China exports its traditional medicine to Africa
Hing Pal Singh is among dozens of patients with daily appointments at the Oriental Chinese Herbal Clinic in Nairobi.
Singh, 85, has been suffering from spinal problems for five years and is now trying herbal remedies.
“There is a slight difference," Singh said. " ... It's only a week now. It will take at least another 12 to 15 sessions. Then we see how it goes.”
Traditional Chinese medicine is becoming more popular in Africa, according to a 2020 study by Development Reimagined, a Beijing international consulting firm.
A February 2020 op-ed written by a Beijing think tank researcher and published in the state-run China Daily said such traditional medicine would “boost the Chinese economy, contribute to global health and prove to be a shot in the arm for China's soft power.”

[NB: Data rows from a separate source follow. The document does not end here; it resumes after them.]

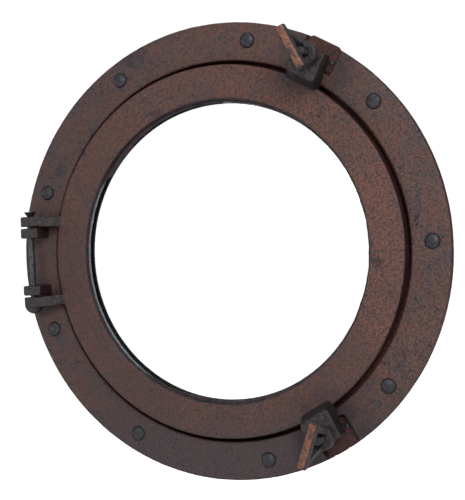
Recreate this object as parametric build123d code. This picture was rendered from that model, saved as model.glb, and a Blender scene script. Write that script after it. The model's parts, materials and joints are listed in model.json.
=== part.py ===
from build123d import *

import math
import os

# Opening porthole: a glazed round door, hinged on a flanged wall ring and held shut by two swing-bolt dogs.
# Each piece is modelled in the porthole's own axes: x to the right, y up, z out of the wall into the room,
# with z = 0 on the flange's back. write() turns it so that +Z is up and the room side faces -Y.

# Driving dimensions, millimetres and degrees
FLANGE_R = 254.0  # outer radius of the flange at its back edge
FLANGE_DRAFT = 0.4  # how much smaller the front edge is
FLANGE_T = 10.5
RECESS_R = 210.7  # inner wall that the door sits in
RECESS_WALL = 7.8
LANDING_Z = -7.2  # seat that the door's seal closes on
LANDING_T = 7.0
RIDGE_R = 196.5
RIDGE_W = 4.0
RIDGE_H = 2.4
SPIGOT_R = 187.0  # bore of the sleeve behind the seat
SPIGOT_WALL = 7.0
SPIGOT_END_Z = -34.0
CAST_ROUND = 1.5  # edge rounding of the castings

DOOR_R = 206.4
DOOR_FACE_Z = 19.0
DOOR_BACK_Z = -1.0
LIP_R = 168.4  # clear opening of the door
LIP_T = 8.6
GLASS_T = 6.0
GLASS_R = 177.0
BEDDING_T = 1.2
BEAD_PROUD = 2.2  # how far the bedding stands in from the lip
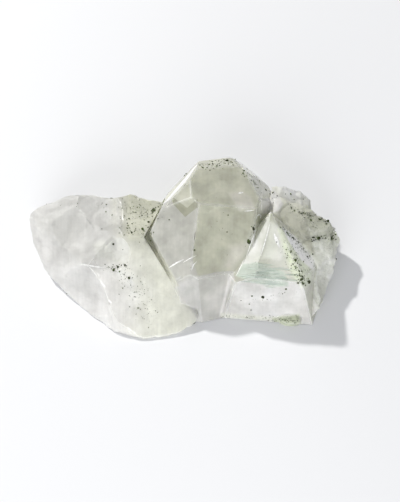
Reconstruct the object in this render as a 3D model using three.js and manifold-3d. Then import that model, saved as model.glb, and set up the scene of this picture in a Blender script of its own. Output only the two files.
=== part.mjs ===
// A cluster of intergrown chlorite quartz crystals with its broken milky root, lying on its underside.
// Millimetres, +Z up, +X to the right, +Y to the back. The origin is on the table, under the middle of
// the cluster.
import * as THREE from "three";
import { ConvexGeometry } from "three/addons/geometries/ConvexGeometry.js";
import { ImprovedNoise } from "three/addons/math/ImprovedNoise.js";
import { mergeVertices } from "three/addons/utils/BufferGeometryUtils.js";
import Module from "manifold-3d";

const wasm = await Module();
wasm.setup();

// Quartz: a six-sided prism closed by six tip faces, each of whose normals stands this far from the c axis.
const PRISM_SIDES = 6;
const TIP_FACE_ANGLE = 51.79;

// The broken surfaces: the longest facet edge, how far the fine chips stand out beside the broad swells,
// and how wide both are.
const FRACTURE_FACET = 2.7;
const CHIP_SHARE = 0.35;
const CHIP_SIZE = 2.6;
const SWELL_SIZE = 8;
const SCOOP_DETAIL = 12;

// Two points closer than this are one.
const WELD = 1e-4;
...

Conventional medical doctors such as Sultan Mantendechere, though, say patients are overlooking the potential harm that some herbal remedies can cause, especially if used too frequently or at too high a dosage.
“They do work in quite a number of circumstances," Mantendechere said. "Having said that, our main worry as practitioners, the medical practitioners, is that the use of herbal medicine is not as regulated as we would want it to
Although the safety and effectiveness of traditional Chinese medicine is still debated worldwide, herbal practitioners such as Li Chuan continue to gain popularity among those seeking alternative medication.
Li said some of his patients were benefiting from purported COVID-19 remedies, although there is scant scientific evidence that they can help against the disease.
“Many people buy our herbal tea to counter COVID-19," Li said. "The results are good.”
Environmentalists fear the growth of traditional Chinese medicine will encourage poachers to go after endangered wildlife such as rhinos and some types of snakes used in making the potions.
Daniel Wanjuki, an environmentalist and the lead expert at Kenya’s National Environment Management Authority, said that "with people saying that the rhino horn may actually be used as an aphrodisiac, this has led to almost the complete eradication of the rhino species in Kenya and in Africa in general.”
Economical — if effective
Kenya spends an estimated $2.7 billion each year on health care, according to national statistics.
Kenyan economist Ken Gichinga said herbal medicine could significantly lower African medical expenses if proven effective.
“Africans spend quite a lot of money traveling to countries such as India and the UAE to get treatment" and would benefit if herbal medicine "can provide more natural, cost-effective health care,” he said.
In 2021, Kenya’s national drug regulator, the Pharmacy and Poisons Board, approved the sale of Chinese herbal health products in the country. Practitioners such as Li hope that more nations will give approval to Chinese herbal medicine in the future.